Kenyan civil servant

 Margaret Kanyiri Kobia is a Kenyan civil servant who was nominated by President Uhuru Kenyatta as Cabinet Secretary for the Public Service, Youth, and Gender Affairs, on 26 January 2018. Prior to her current position, she served as the chairperson of the Kenya Public Service Commission from December 2012 until January 2018.

==Background and education==
Kobia was born in Meru County. Her mother was a farmer and housewife and her father was a police officer. She is the first-born in a family of seven siblings, five sisters, and two brothers. Kobia attended Mariinya-A-Ruibi Primary School. She then studied at Alliance Girls High School, which she joined in 1972, for both her O-Level and A-Level education, graduating in 1977.

In 1979, she was admitted to the University of Nairobi, graduating with a Bachelor of Education (BEd) degree. In 1990, she was admitted to Kenyatta University, where she obtained a Master of Education (MEd) degree, specializing in teacher education, in 1991. Later, in 2003, she graduated with a Doctor of Philosophy (PhD) degree, in Human Resource
Education and Entrepreneurship, from the University of Illinois at Urbana–Champaign, where she studied on scholarship.

==Career==
Right after her first degree, Kobia started teaching at Ngara Girls' High School in 1981. After six years at Ngara, she joined the Kenya National Examinations Council (KNEC) as a research officer and test developer.

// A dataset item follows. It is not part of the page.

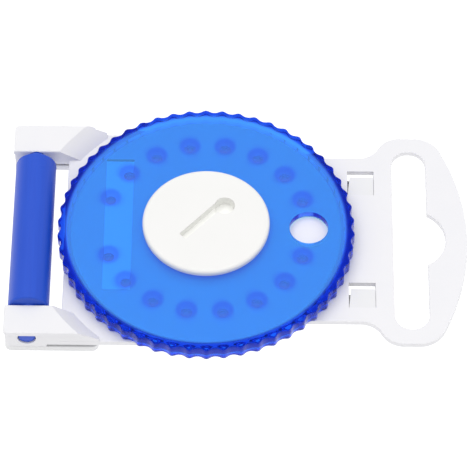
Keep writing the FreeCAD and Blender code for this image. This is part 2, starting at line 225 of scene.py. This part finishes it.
# ------------------------------------------------------------------------------------------
# Dispensing wheel. One translucent blue moulding: a flat disc with a ring of dimples and one
# access hole, and a scalloped skirt for the thumb. It runs on the frame's boss and the cap's plug.
# ------------------------------------------------------------------------------------------
wheel_low, wheel_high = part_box("dispensing_wheel")
WHEEL_TIP = wheel_high.x / MM
COLLAR_TOP = wheel_high.z / MM
WHEEL_FOOT = wheel_low.z / MM
hole_mount = next(m for m in frame["record"]["mounts"] if m["name"] == "access_hole")
RING = hole_mount["pos_m"][0] / MM
HOLE = hole_mount["dims"]["r_mm"]
DISC_THICK = hole_mount["dims"]["length_mm"]
WHEEL_TOP = hole_mount["pos_m"][2] / MM + DISC_THICK / 2.0
DISC_UNDER = WHEEL_TOP - DISC_THICK
BORE = 7.0
COLLAR = 8.8
PLACES = 18
SCALLOPS = 54
SCALLOP_PHASE = math.radians(-2.4)
SCALLOP_HEIGHT = 0.215
SCALLOP_SHARP = 0.12
DIMPLE = 1.62
DIMPLE_DEPTH = 0.42
HOLD_DOWN = 0.08
EDGE_SOFT = 0.12
HOLE_SOFT = 0.06
HOLE_HALF = math.radians(12.0)
ARC_STEPS = 36
SIDE_STEPS = 16
FACE_EDGE = 20.3
SKIRT_WALL = 20.4


def grid_faces(rows, columns, first=0):
    """Quads of a grid of points, closed round its columns."""
    row, column = np.meshgrid(np.arange(rows - 1), np.arange(columns), indexing="ij")
    beside = (column + 1) % columns
    corners = [row * columns + column, row * columns + beside, (row + 1) * columns + beside,
               (row + 1) * columns + column]
    return np.stack(corners, axis=-1).reshape(-1, 4) + first


def joined(grids):
    """Stacks of rings as one list of points and one of quads."""
    points, faces, count = [], [], 0
    for grid in grids:
        points.append(grid.reshape(-1, 3))
        faces.append(grid_faces(grid.shape[0], grid.shape[1], count))
        count += grid.shape[0] * grid.shape[1]
    return np.concatenate(points), np.concatenate(faces)


def solid_piece(name, grids, material):
    """Mesh piece from ring grids in millimetres: doubles merged, poles closed, faces outwards."""
    points, faces = joined(grids)
    mesh = bpy.data.meshes.new(name)
    mesh.from_pydata((points * MM).tolist(), [], faces.tolist())
    shell = bmesh.new()
    shell.from_mesh(mesh)
    bmesh.ops.remove_doubles(shell, verts=shell.verts, dist=0.002 * MM)
    bmesh.ops.dissolve_degenerate(shell, dist=0.0005 * MM, edges=shell.edges)
    bmesh.ops.recalc_face_normals(shell, faces=shell.faces)
    shell.to_mesh(mesh)
    shell.free()
    mesh.polygons.foreach_set("use_smooth", np.ones(len(mesh.polygons), bool))
    mesh.materials.append(material)
    piece = bpy.data.objects.new(name, mesh)
    bpy.context.scene.collection.objects.link(piece)
    return piece


def cell_sides(place):
    """Angles of a cell's two sides from its middle. The hole's cell is wider than the others."""
    half = math.pi / PLACES
    narrow = 2.0 * half - HOLE_HALF
    low = {0: HOLE_HALF, 1: narrow}.get(place, half)
    high = {0: HOLE_HALF, PLACES - 1: narrow}.get(place, half)
    return -low, high


def cell_edge(inner, outer, sides):
    """Edge of one cell of the disc, as x and y: outer arc, side, inner arc, side."""
    low, high = sides
    arc = np.linspace(low, high, ARC_STEPS + 1)
    side = np.linspace(outer, inner, SIDE_STEPS + 1)
    radius = np.concatenate([np.full(ARC_STEPS, outer), side[:-1], np.full(ARC_STEPS, inner), side[:0:-1]])
    angle = np.concatenate([arc[:-1], np.full(SIDE_STEPS, high), arc[:0:-1], np.full(SIDE_STEPS, low)])
    return np.stack([radius * np.cos(angle), radius * np.sin(angle)], axis=-1)


def cell_circle(sides):
    """Directions round a cell's middle, at even angles between those of its four corners."""
    low, high = sides
    corners = [(FACE_EDGE, low), (FACE_EDGE, high), (COLLAR, high), (COLLAR, low), (FACE_EDGE, low)]
    turns = np.unwrap([math.atan2(r * math.sin(a), r * math.cos(a) - RING) for r, a in corners])
    counts = (ARC_STEPS, SIDE_STEPS, ARC_STEPS, SIDE_STEPS)
    angle = np.concatenate([np.linspace(turns[i], turns[i + 1], counts[i] + 1)[:-1] for i in range(4)])
    return np.stack([np.cos(angle), np.sin(angle)], axis=-1)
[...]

In 1992, Kobia was appointed Senior Lecturer in Education at Kenya Science Teachers’ College. Then in 1996, she moved to Kenyatta University as the Acting Deputy Registrar and the Director of the Students’ Welfare Services Board. In 2002, she was appointed Assistant Commission Secretary at the then Commission for Higher Education, now the Commission for University Education. She then returned to teaching, at Strathmore University, as a senior lecturer in management, Entrepreneurship and Research Methodology.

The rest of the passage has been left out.